→ **WRITTEN TASK**: Every record here needs to be written out again exactly.

→ **DATA LINES**:
- - - - -

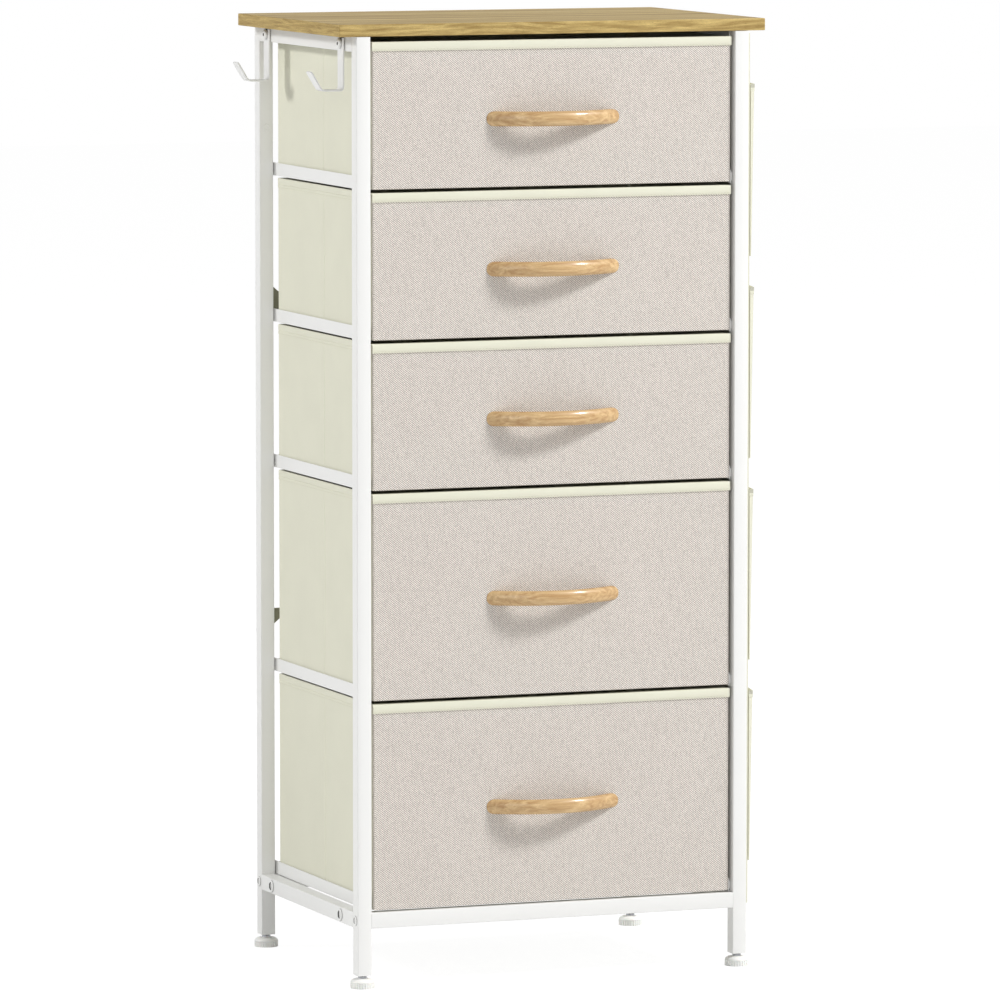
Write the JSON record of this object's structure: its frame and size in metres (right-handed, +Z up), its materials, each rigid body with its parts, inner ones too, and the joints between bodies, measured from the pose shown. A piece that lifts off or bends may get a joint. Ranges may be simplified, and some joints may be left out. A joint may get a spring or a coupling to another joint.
{
  "type": "fabric drawer dresser",
  "caption": "Tall narrow dresser: white steel tube frame with a wood top, sliding fabric drawers with bow handles, side hooks, hanging side pockets and levelling feet.",
  "frame": {"origin": "bottom centre of the whole outline, on the floor plane under the pads", "axes": "+Z up, -Y towards the front where the drawers open, +X to the right seen from the front"},
  "size_m": [0.4772, 0.3262, 0.95],
  "materials": {
    "frame_steel": "satin white powder coat",
    "brace_steel": "satin olive-grey coating",
    "top_oak": "pale oak grain laminate, satin",
    "handle_wood": "lacquered pale wood",
    "front_linen": "grey-beige fine linen twill over a stiff board",
    "drawer_lining": "pale beige-green non-woven cloth",
    "organiser_fabric": "pale non-woven cloth",
    "base_board": "bare fibreboard",
    "foot_plastic": "ivory moulded plastic on a steel stud",
    "plug_plastic": "white moulded plastic"
  },
  "bodies": {
    "frame": {"post_front_left": "frame_steel", "post_front_right": "frame_steel", "post_rear_left": "frame_steel", "post_rear_right": "frame_steel", "top_rail_left": "frame_steel", "top_rail_right": "frame_steel", "lower_rail_left": "frame_steel", "lower_rail_right": "frame_steel", "bottom_rail_front": "frame_steel", "bottom_rail_rear": "frame_steel", "runner_left_1": "frame_steel", "runner_right_1": "frame_steel", "runner_left_2": "frame_steel", "runner_right_2": "frame_steel", "runner_left_3": "frame_steel", "runner_right_3": "frame_steel", "runner_left_4": "frame_steel", "runner_right_4": "frame_steel", "runner_left_5": "frame_steel", "runner_right_5": "frame_steel", "brace_strip_rising": "brace_steel", "brace_strip_falling": "brace_steel", "wood_top": "top_oak", "plug_front_left": "plug_plastic", "plug_front_right": "plug_plastic", "plug_rear_left": "plug_plastic", "plug_rear_right": "plug_plastic", "hook_front": "frame_steel", "hook_rear": "frame_steel", "pocket_panel": "organiser_fabric", "pocket_1": "organiser_fabric", "pocket_2": "organiser_fabric", "pocket_3": "organiser_fabric", "pocket_4": "organiser_fabric"},
    "drawer_1": {"drawer_1_front": "front_linen", "drawer_1_box": "drawer_lining", "drawer_1_base": "base_board", "drawer_1_handle": "handle_wood"},
    "drawer_2": {"drawer_2_front": "front_linen", "drawer_2_box": "drawer_lining", "drawer_2_base": "base_board", "drawer_2_handle": "handle_wood"},
    "drawer_3": {"drawer_3_front": "front_linen", "drawer_3_box": "drawer_lining", "drawer_3_base": "base_board", "drawer_3_handle": "handle_wood"},
    "drawer_4": {"drawer_4_front": "front_linen", "drawer_4_box": "drawer_lining", "drawer_4_base": "base_board", "drawer_4_handle": "handle_wood"},
    "drawer_5": {"drawer_5_front": "front_linen", "drawer_5_box": "drawer_lining", "drawer_5_base": "base_board", "drawer_5_handle": "handle_wood"},
    "foot_front_left": {"foot_front_left": "foot_plastic"},
    "foot_front_right": {"foot_front_right": "foot_plastic"},
    "foot_rear_left": {"foot_rear_left": "foot_plastic"},
    "foot_rear_right": {"foot_rear_right": "foot_plastic"}
  },
  "joints": [
    {"name": "drawer_1_slide", "type": "slide", "parent": "frame", "child": "drawer_1", "axis": [0, -1, 0], "range_m": [0, 0.23]},
    {"name": "drawer_2_slide", "type": "slide", "parent": "frame", "child": "drawer_2", "axis": [0, -1, 0], "range_m": [0, 0.23]},
    {"name": "drawer_3_slide", "type": "slide", "parent": "frame", "child": "drawer_3", "axis": [0, -1, 0], "range_m": [0, 0.23]},
    {"name": "drawer_4_slide", "type": "slide", "parent": "frame", "child": "drawer_4", "axis": [0, -1, 0], "range_m": [0, 0.23]},
    {"name": "drawer_5_slide", "type": "slide", "parent": "frame", "child": "drawer_5", "axis": [0, -1, 0], "range_m": [0, 0.23]},
    {"name": "foot_front_left_screw", "type": "slide", "parent": "frame", "child": "foot_front_left", "axis": [0, 0, -1], "range_m": [0, 0.012]},
    {"name": "foot_front_right_screw", "type": "slide", "parent": "frame", "child": "foot_front_right", "axis": [0, 0, -1], "range_m": [0, 0.012]},
    {"name": "foot_rear_left_screw", "type": "slide", "parent": "frame", "child": "foot_rear_left", "axis": [0, 0, -1], "range_m": [0, 0.012]},
    {"name": "foot_rear_right_screw", "type": "slide", "parent": "frame", "child": "foot_rear_right", "axis": [0, 0, -1], "range_m": [0, 0.012]}
  ]
}
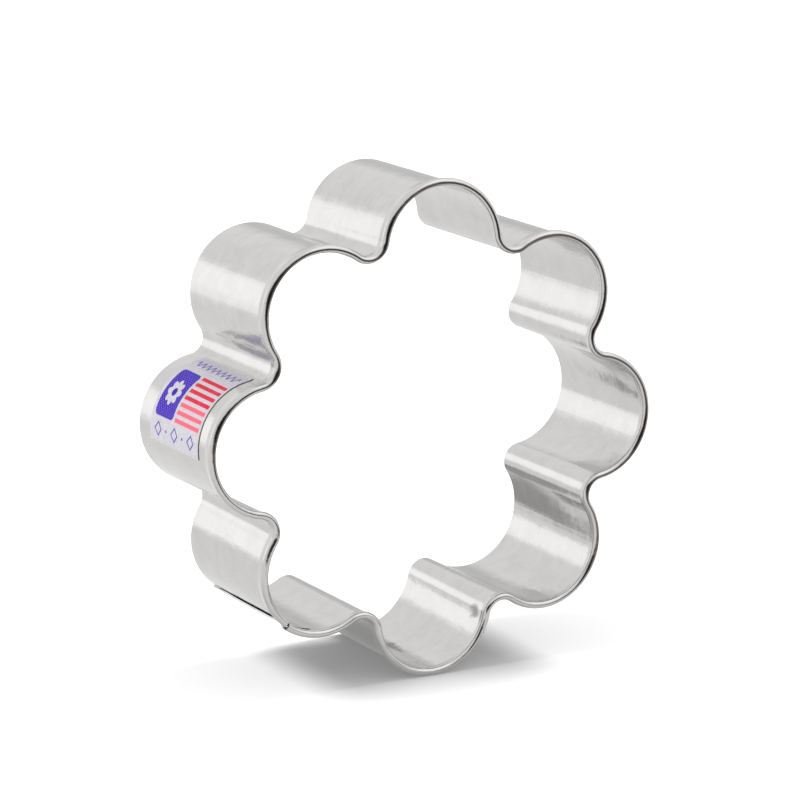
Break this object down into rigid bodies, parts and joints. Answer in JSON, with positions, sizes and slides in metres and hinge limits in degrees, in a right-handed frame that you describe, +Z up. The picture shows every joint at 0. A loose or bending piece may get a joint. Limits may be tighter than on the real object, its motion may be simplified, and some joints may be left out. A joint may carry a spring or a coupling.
{
  "type": "cookie cutter",
  "caption": "Scalloped flower cookie cutter: a tinplate strip with a rolled rim and a thin cutting edge, closed by a spot-welded lap, with a paper label outside.",
  "frame": {"origin": "on the ground under the middle of the part, which stands on its bottom petal", "axes": "+Z up, +X towards the right petal as seen from the rolled rim, +Y from the rolled rim back to the cutting edge"},
  "size_m": [0.0772, 0.0254, 0.0775],
  "materials": {
    "tinplate": "bright tin-plated steel, satin with a fine rolling grain, softly mirroring",
    "weld": "dull grey spot-weld mark, slightly hollow",
    "label_paper": "white coated paper, printed in red, blue and violet, semi-gloss"
  },
  "bodies": {
    "root": {"strip": "tinplate", "spot_welds": "weld", "label": "label_paper"}
  },
  "joints": []
}
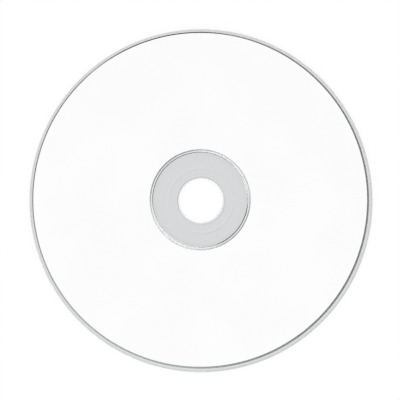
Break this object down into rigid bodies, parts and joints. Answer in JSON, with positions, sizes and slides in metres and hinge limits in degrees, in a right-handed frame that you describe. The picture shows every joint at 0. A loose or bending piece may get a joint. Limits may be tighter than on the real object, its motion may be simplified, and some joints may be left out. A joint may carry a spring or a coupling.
{
  "type": "compact disc",
  "caption": "Optical data disc: a clear moulded body with a mirror film, a lacquer and a blank white printable face, round a centre hole.",
  "frame": {"origin": "on the axis of the centre hole, at the surface that the stacking ring stands on", "axes": "+Z along the hole's axis, out of the label side; +X to the right and +Y up in the picture"},
  "size_m": [0.12, 0.12, 0.0015],
  "materials": {
    "clear_body": "clear polycarbonate, polished by the mould",
    "mirror_film": "sputtered silver film over a pale green-blue dye",
    "lacquer": "clear gloss lacquer",
    "print_coat": "blank matte white ink-receiving coat"
  },
  "bodies": {
    "root": {"clear_body": "clear_body", "mirror_film": "mirror_film", "lacquer": "lacquer", "print_coat": "print_coat"}
  },
  "joints": []
}
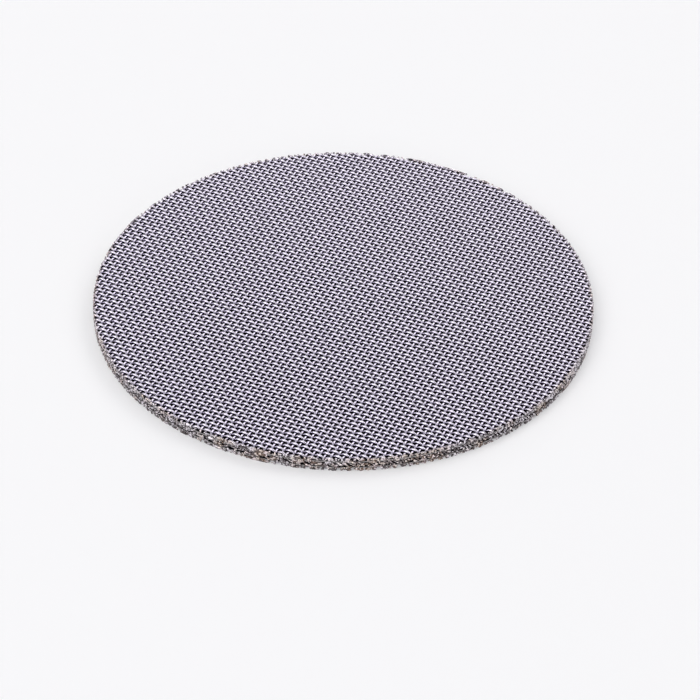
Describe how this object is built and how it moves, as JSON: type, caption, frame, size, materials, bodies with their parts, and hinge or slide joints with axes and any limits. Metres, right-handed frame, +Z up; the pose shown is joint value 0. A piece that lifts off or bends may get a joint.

- - - - -

→ **SOLUTION FOR THIS TASK**:
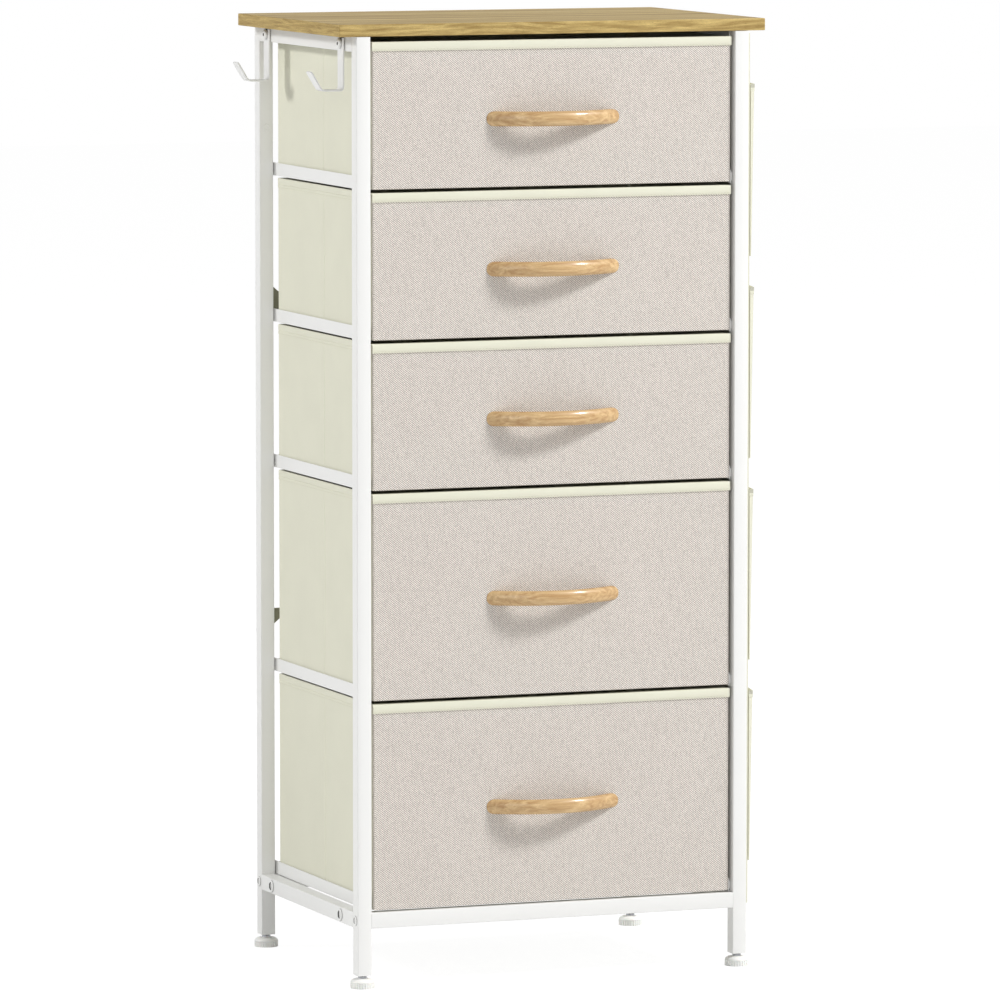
Write the JSON record of this object's structure: its frame and size in metres (right-handed, +Z up), its materials, each rigid body with its parts, inner ones too, and the joints between bodies, measured from the pose shown. A piece that lifts off or bends may get a joint. Ranges may be simplified, and some joints may be left out. A joint may get a spring or a coupling to another joint.
{
  "type": "fabric drawer dresser",
  "caption": "Tall narrow dresser: white steel tube frame with a wood top, sliding fabric drawers with bow handles, side hooks, hanging side pockets and levelling feet.",
  "frame": {"origin": "bottom centre of the whole outline, on the floor plane under the pads", "axes": "+Z up, -Y towards the front where the drawers open, +X to the right seen from the front"},
  "size_m": [0.4772, 0.3262, 0.95],
  "materials": {
    "frame_steel": "satin white powder coat",
    "brace_steel": "satin olive-grey coating",
    "top_oak": "pale oak grain laminate, satin",
    "handle_wood": "lacquered pale wood",
    "front_linen": "grey-beige fine linen twill over a stiff board",
    "drawer_lining": "pale beige-green non-woven cloth",
    "organiser_fabric": "pale non-woven cloth",
    "base_board": "bare fibreboard",
    "foot_plastic": "ivory moulded plastic on a steel stud",
    "plug_plastic": "white moulded plastic"
  },
  "bodies": {
    "frame": {"post_front_left": "frame_steel", "post_front_right": "frame_steel", "post_rear_left": "frame_steel", "post_rear_right": "frame_steel", "top_rail_left": "frame_steel", "top_rail_right": "frame_steel", "lower_rail_left": "frame_steel", "lower_rail_right": "frame_steel", "bottom_rail_front": "frame_steel", "bottom_rail_rear": "frame_steel", "runner_left_1": "frame_steel", "runner_right_1": "frame_steel", "runner_left_2": "frame_steel", "runner_right_2": "frame_steel", "runner_left_3": "frame_steel", "runner_right_3": "frame_steel", "runner_left_4": "frame_steel", "runner_right_4": "frame_steel", "runner_left_5": "frame_steel", "runner_right_5": "frame_steel", "brace_strip_rising": "brace_steel", "brace_strip_falling": "brace_steel", "wood_top": "top_oak", "plug_front_left": "plug_plastic", "plug_front_right": "plug_plastic", "plug_rear_left": "plug_plastic", "plug_rear_right": "plug_plastic", "hook_front": "frame_steel", "hook_rear": "frame_steel", "pocket_panel": "organiser_fabric", "pocket_1": "organiser_fabric", "pocket_2": "organiser_fabric", "pocket_3": "organiser_fabric", "pocket_4": "organiser_fabric"},
    "drawer_1": {"drawer_1_front": "front_linen", "drawer_1_box": "drawer_lining", "drawer_1_base": "base_board", "drawer_1_handle": "handle_wood"},
    "drawer_2": {"drawer_2_front": "front_linen", "drawer_2_box": "drawer_lining", "drawer_2_base": "base_board", "drawer_2_handle": "handle_wood"},
    "drawer_3": {"drawer_3_front": "front_linen", "drawer_3_box": "drawer_lining", "drawer_3_base": "base_board", "drawer_3_handle": "handle_wood"},
    "drawer_4": {"drawer_4_front": "front_linen", "drawer_4_box": "drawer_lining", "drawer_4_base": "base_board", "drawer_4_handle": "handle_wood"},
    "drawer_5": {"drawer_5_front": "front_linen", "drawer_5_box": "drawer_lining", "drawer_5_base": "base_board", "drawer_5_handle": "handle_wood"},
    "foot_front_left": {"foot_front_left": "foot_plastic"},
    "foot_front_right": {"foot_front_right": "foot_plastic"},
    "foot_rear_left": {"foot_rear_left": "foot_plastic"},
    "foot_rear_right": {"foot_rear_right": "foot_plastic"}
  },
  "joints": [
    {"name": "drawer_1_slide", "type": "slide", "parent": "frame", "child": "drawer_1", "axis": [0, -1, 0], "range_m": [0, 0.23]},
    {"name": "drawer_2_slide", "type": "slide", "parent": "frame", "child": "drawer_2", "axis": [0, -1, 0], "range_m": [0, 0.23]},
    {"name": "drawer_3_slide", "type": "slide", "parent": "frame", "child": "drawer_3", "axis": [0, -1, 0], "range_m": [0, 0.23]},
    {"name": "drawer_4_slide", "type": "slide", "parent": "frame", "child": "drawer_4", "axis": [0, -1, 0], "range_m": [0, 0.23]},
    {"name": "drawer_5_slide", "type": "slide", "parent": "frame", "child": "drawer_5", "axis": [0, -1, 0], "range_m": [0, 0.23]},
    {"name": "foot_front_left_screw", "type": "slide", "parent": "frame", "child": "foot_front_left", "axis": [0, 0, -1], "range_m": [0, 0.012]},
    {"name": "foot_front_right_screw", "type": "slide", "parent": "frame", "child": "foot_front_right", "axis": [0, 0, -1], "range_m": [0, 0.012]},
    {"name": "foot_rear_left_screw", "type": "slide", "parent": "frame", "child": "foot_rear_left", "axis": [0, 0, -1], "range_m": [0, 0.012]},
    {"name": "foot_rear_right_screw", "type": "slide", "parent": "frame", "child": "foot_rear_right", "axis": [0, 0, -1], "range_m": [0, 0.012]}
  ]
}
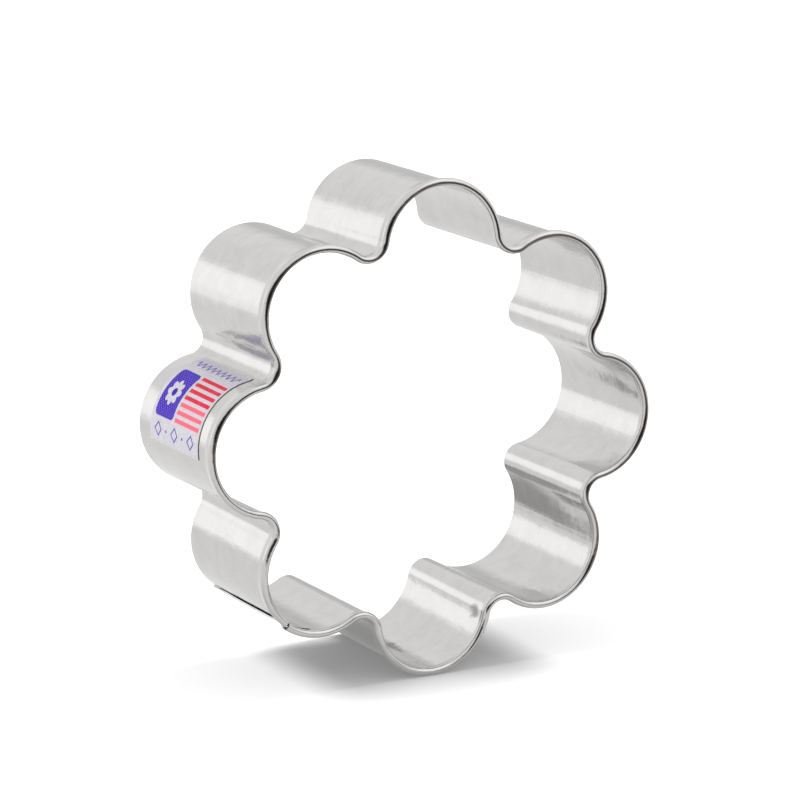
Break this object down into rigid bodies, parts and joints. Answer in JSON, with positions, sizes and slides in metres and hinge limits in degrees, in a right-handed frame that you describe, +Z up. The picture shows every joint at 0. A loose or bending piece may get a joint. Limits may be tighter than on the real object, its motion may be simplified, and some joints may be left out. A joint may carry a spring or a coupling.
{
  "type": "cookie cutter",
  "caption": "Scalloped flower cookie cutter: a tinplate strip with a rolled rim and a thin cutting edge, closed by a spot-welded lap, with a paper label outside.",
  "frame": {"origin": "on the ground under the middle of the part, which stands on its bottom petal", "axes": "+Z up, +X towards the right petal as seen from the rolled rim, +Y from the rolled rim back to the cutting edge"},
  "size_m": [0.0772, 0.0254, 0.0775],
  "materials": {
    "tinplate": "bright tin-plated steel, satin with a fine rolling grain, softly mirroring",
    "weld": "dull grey spot-weld mark, slightly hollow",
    "label_paper": "white coated paper, printed in red, blue and violet, semi-gloss"
  },
  "bodies": {
    "root": {"strip": "tinplate", "spot_welds": "weld", "label": "label_paper"}
  },
  "joints": []
}
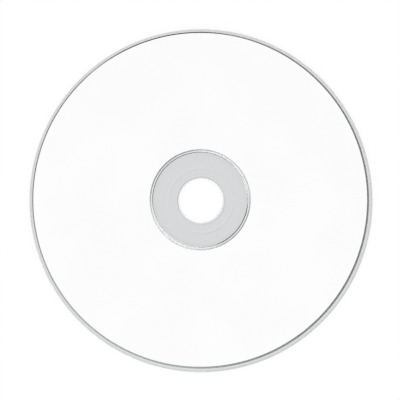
Break this object down into rigid bodies, parts and joints. Answer in JSON, with positions, sizes and slides in metres and hinge limits in degrees, in a right-handed frame that you describe. The picture shows every joint at 0. A loose or bending piece may get a joint. Limits may be tighter than on the real object, its motion may be simplified, and some joints may be left out. A joint may carry a spring or a coupling.
{
  "type": "compact disc",
  "caption": "Optical data disc: a clear moulded body with a mirror film, a lacquer and a blank white printable face, round a centre hole.",
  "frame": {"origin": "on the axis of the centre hole, at the surface that the stacking ring stands on", "axes": "+Z along the hole's axis, out of the label side; +X to the right and +Y up in the picture"},
  "size_m": [0.12, 0.12, 0.0015],
  "materials": {
    "clear_body": "clear polycarbonate, polished by the mould",
    "mirror_film": "sputtered silver film over a pale green-blue dye",
    "lacquer": "clear gloss lacquer",
    "print_coat": "blank matte white ink-receiving coat"
  },
  "bodies": {
    "root": {"clear_body": "clear_body", "mirror_film": "mirror_film", "lacquer": "lacquer", "print_coat": "print_coat"}
  },
  "joints": []
}
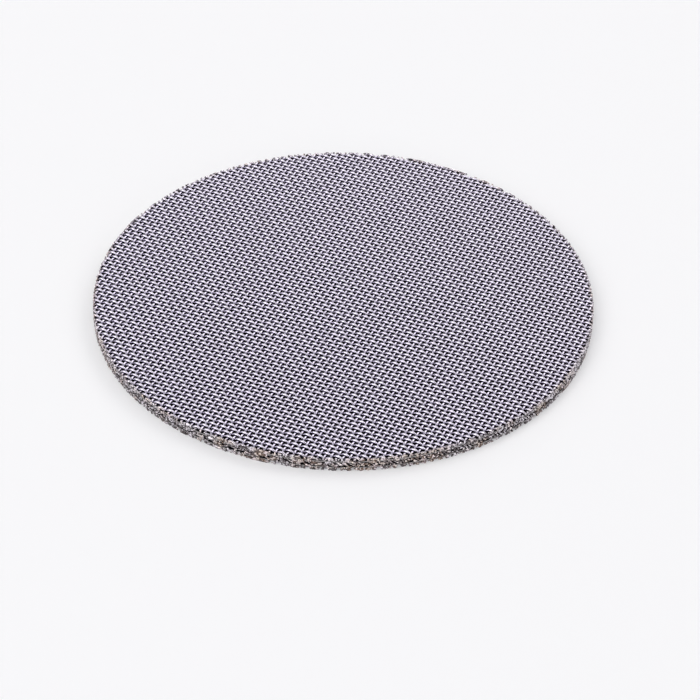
Describe how this object is built and how it moves, as JSON: type, caption, frame, size, materials, bodies with their parts, and hinge or slide joints with axes and any limits. Metres, right-handed frame, +Z up; the pose shown is joint value 0. A piece that lifts off or bends may get a joint.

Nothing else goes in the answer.